KALA POINT – Tucked away in the woods near the mouth of Chimacum Creek, artist Larry Eifert examines detailed pencil sketches.
They illustrate the future of the lower Elwha River Valley habitat – without dams.
Eifert, who has illustrated many of the National Parks Service’s most beautiful nature preserves, will do the same for Olympic National Park, which commissioned him to paint two murals of the Elwha River Valley after the Glines Canyon and Lake Aldwell dams are removed.
The dams removal and river restoration project is expected to cost upward of $200 million and is scheduled to begin in 2008.
“I jumped on the chance to do those paintings, because I want my work to be involved in something that monumental,” said Eifert, 60, a Port Townsend-area resident off and on since the early 1970s.
The dams removal is a grand river restoration experiment with the eyes of the world upon it.
At stake are the once-legendary and now-threatened Elwha Chinook salmon runs that the onetime power-producing dams have blocked since the 1930s.
Stories of Elwha Chinook of 100 pounds are mentioned in North Olympic Peninsula historical accounts.
“When the Elwha’s projected salmon runs go from 5,000 to 950,000 in a few years, I want to say I had a hand in that,” Eifert said.
The challenge for Eifert is painting the murals before the dams are removed, a somewhat abstract concept based on the vision of the artist and Olympic National Park officials.
It has required several drafts of Eifert’s original sketches, before park officials and he could agree on the final designs.
Eifert says he will use acrylic on acid-free paper to paint two murals, both 4-foot by 7-foot in size.
“The finals will be initially printed and be used for an extensive traveling exhibit to teach about removing the dams,” said Eifert.
Park officials are also working on an exhibit for the originals to be exhibited, he said.
Where they will be exhibited has not be worked out yet.
As for completing the murals, Eifert says, “Within a month we’ll be pretty well along.”
According to his biography, no other artist has more of his work in the country’s national parks, wildlife refuges, state parks and preserves.

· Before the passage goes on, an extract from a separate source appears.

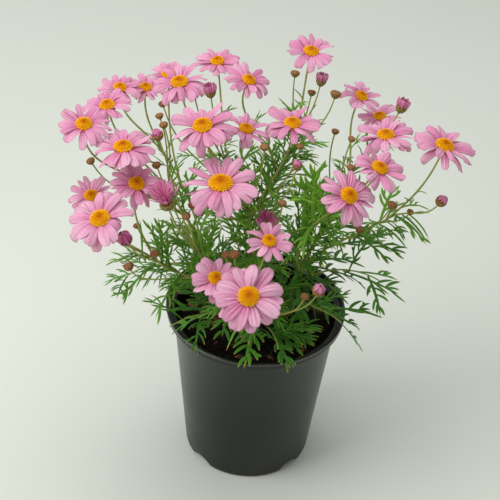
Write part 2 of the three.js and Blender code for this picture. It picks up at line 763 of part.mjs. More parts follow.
const leafRow = { first: 0.16, spread: 0.8, mainLength: 46, sideLength: 40, taper: 0.25 };
const nextLeafTurn = radians(137.5);
function growLeaves({ limbs }, { built, solids }) {
  limbs.forEach(({ leaves }, i) => {
    for (let k = 0; k < leaves; k += 1) {
      const share = leafRow.first + (leafRow.spread * (k + 0.5)) / leaves;
      const full = i ? leafRow.sideLength : leafRow.mainLength;
      const length = full * between(0.85, 1.15) * (1 - leafRow.taper * share);
      const leaf = growLeaf(built[i], share, k * nextLeafTurn + i, length, i || k % 2 ? 2 : 3);
      if (leaf) {
        solids.push(leaf);
      }
    }
  });
}

const plant = new THREE.Group();
plant.add(node('pot', makePot(), finishes.plastic));
plant.add(node('potting_mix', makeSoil(Object.values(leafyStems).map((stem) => stem.root)), finishes.soil));

const grown = Object.entries(leafyStems).map(([name, stem]) => ({ name, stem, green: growStem(stem) }));
grown.forEach(({ stem, green }) => growLeaves(stem, green));
for (const { name, stem, green } of grown) {
  plant.add(node(`leafy_stem_${name}`, join(green.solids), finishes.leaf));
  stem.blooms.forEach((head, i) => {
    plant.add(node(`rays_${name}_${i + 1}`, makeRays(head), finishes.petal));
    if (!head.closed) {
      plant.add(node(`disc_${name}_${i + 1}`, makeDisc(head), finishes.floret));
    }
  });
}

export default plant;
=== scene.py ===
import bisect
import itertools
import math
import random

import bpy
from mathutils import Matrix, Vector, noise


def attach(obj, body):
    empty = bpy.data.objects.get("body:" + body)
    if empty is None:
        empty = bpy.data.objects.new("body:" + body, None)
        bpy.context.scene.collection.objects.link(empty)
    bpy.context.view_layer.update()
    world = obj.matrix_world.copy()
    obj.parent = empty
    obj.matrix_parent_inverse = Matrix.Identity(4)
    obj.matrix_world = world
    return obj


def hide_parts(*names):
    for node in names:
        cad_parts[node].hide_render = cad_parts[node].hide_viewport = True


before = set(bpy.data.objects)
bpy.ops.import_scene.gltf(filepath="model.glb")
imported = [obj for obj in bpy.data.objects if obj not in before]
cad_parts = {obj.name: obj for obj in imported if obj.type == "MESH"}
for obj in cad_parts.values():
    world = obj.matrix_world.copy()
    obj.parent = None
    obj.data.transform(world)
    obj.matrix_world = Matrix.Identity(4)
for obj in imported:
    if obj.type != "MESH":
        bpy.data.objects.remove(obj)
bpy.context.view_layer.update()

mm = 0.001
pot_height = 141.3
rim_radius = 70
band_radius = 69.2
band_foot = 135
wall_top_radius = 63.9
wall_low_radius = 51.4
foot_radius = 50.8
base_radius = 49.9
curve_height = 6
wall = 1.2
floor_thickness = 2.2
pot_sides = 192


def arithmetic(operation, number_first=False):
    """An operator between wires and numbers, or its form for a number on the left."""
    def work(wire, other):
        return wire.sum(operation, *((other, wire) if number_first else (wire, other)))
    return work


class Wire:
    """The output of a node, on which arithmetic is written as on a plain number."""

    def __init__(self, plan, socket):
        self.plan = plan
        self.socket = socket

    def twin(self, label):
        """Another output of the same node."""
        return Wire(self.plan, self.plan.pick(self.socket.node.outputs, label))

    def sum(self, operation, *values):
        return self.plan.node("ShaderNodeMath", *values, operation=operation)

    __add__, __radd__ = arithmetic("ADD"), arithmetic("ADD", True)
    __sub__, __rsub__ = arithmetic("SUBTRACT"), arithmetic("SUBTRACT", True)
    __mul__, __rmul__ = arithmetic("MULTIPLY"), arithmetic("MULTIPLY", True)
    __truediv__, __rtruediv__ = arithmetic("DIVIDE"), arithmetic("DIVIDE", True)
    __pow__, low, high = arithmetic("POWER"), arithmetic("MINIMUM"), arithmetic("MAXIMUM")

    def __neg__(self):
        return 0.0 - self

    def __abs__(self):
        return self.sum("ABSOLUTE", self)

    def between(self, start, end):
        """Rises evenly from 0 at start to 1 at end."""
        return self.plan.node(
            "ShaderNodeMapRange", clamp=True, Value=self, From_Min=start, From_Max=end
        )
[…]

He credits his parents for his early start in art – his mother was a writer and illustrator and his father was a museum curator.
“Early on, I was affected with this is what you did,” he said of his early sketches.
He was already making money as an artist right out of high school.
His parents also encouraged his sailboat racing skills, which he started at 15.
Today, he and his wife own Sea Witch, a restored 1939 sloop designed by Ed Monk.
Eifert made the nearly 30-foot vessel the poster boat of the 2003 Wooden Boat Festival.
He hopes to produce more maritime paintings in the future.
Eifert’s has had a prolific career as an artist.
His Web site biography says that he has finished nearly 4,000 paintings.
For fun, he sails his boat out of Port Townsend.
He has been a board member with Port Townsend’s Wooden Boat Foundation.
He also co-founded the first Humboldt Kinetic Sculpture Race – not the one in Port Townsend.
The original race was in Ferndale, Calif., and Eifert participated with his own sculpture in 1973.
Along with his wife, Nancy, Eifert has produced popular publications such as the “Olympic National Park Nature Guide: A Field Guide to the Natural History of the Olympic Peninsula” and the “Nature Guide of Port Ludlow” at their Estuary Press studio.
“We sell all kinds of work in the visitors centers,” Eifert said.
He has been commissioned by the National Park Service since his late 20s.
Box puzzles of Eifert’s parks paintings that can be found in such stores as Fred Meyer’s and Barnes & Noble.
Eifert said he has embraced computers, although he is one of a limited number of artists left who illustrate by hand.
“At first I was worried about losing my job,” he said with a smile, adding that with artist using computers more these day.
“Fewer and fewer people actually know how to draw and paint.”
Eifert is exhibiting a new series of paintings at Frontier Bank, 220 W. Sims Way, and Gallery 9, 1012 Water St.